The escalator moves to the next level past the Lee Fung China stop with its attractive sets of Chinese dinner dishes in the window. Some of the other china shops on Elgin Street stock gaudy ceramic busts of Mao Zedong, now selling at high prices. I kept a sharp eye out for a small Hong Kong curiosity: "Rednaxela St.," actually Alexander Street, but supposedly written backwards by a not very English-literate Chinese and never corrected. The last time I rode the route, the sign was there. Now there is only the bare, rectangular outline where the street sign used to be. Perhaps it had become an embarrassment.

High up the mountain, virtually hidden among the high-rise apartment buildings, is the charming green and white Jamia Mosque, located, approximately enough, on Mosque Street. It probably would have stayed mostly hidden, save from the faithful, without the escalator.

The Jamia Mosque traces its ancestry to 1890 when the first establishment was erected to serve Muslims on Hong Kong Island, most of them from British possessions in India and brought in to serve as policemen. "This mosque was built by HMH Essak Elias of Bombay, August 1915," says the plaque at the entrance, which is full of shoes from the worshippers inside.

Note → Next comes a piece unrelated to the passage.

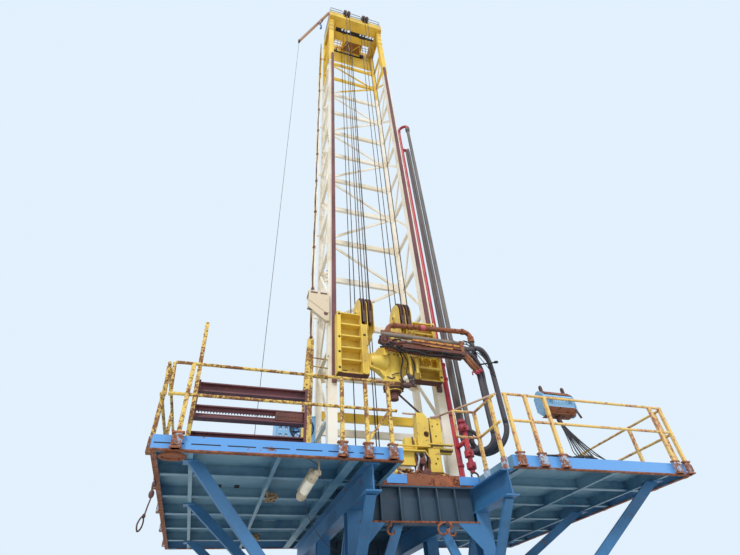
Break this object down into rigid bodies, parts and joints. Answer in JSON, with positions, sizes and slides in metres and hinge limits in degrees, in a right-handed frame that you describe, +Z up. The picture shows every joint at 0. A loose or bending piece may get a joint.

Listen as Arabic music wafts out the open doors. The pungent odor of curry comes from a dilapidated structure nearby, which for years has housed Muslims squatters. Regrettable for them, it is slated to be torn down for a modern new Islamic culture center.

The trip is almost at an end. From Mosque Street, the slope rises steeper and steeper. One passes over the busy residential streets of Caine road and Robinson Road, and finally reaches the terminus on Conduit Road and the end of the journey. There is nothing out of the ordinary, no hawkers, no balloons, just the massive faade of an apartment building.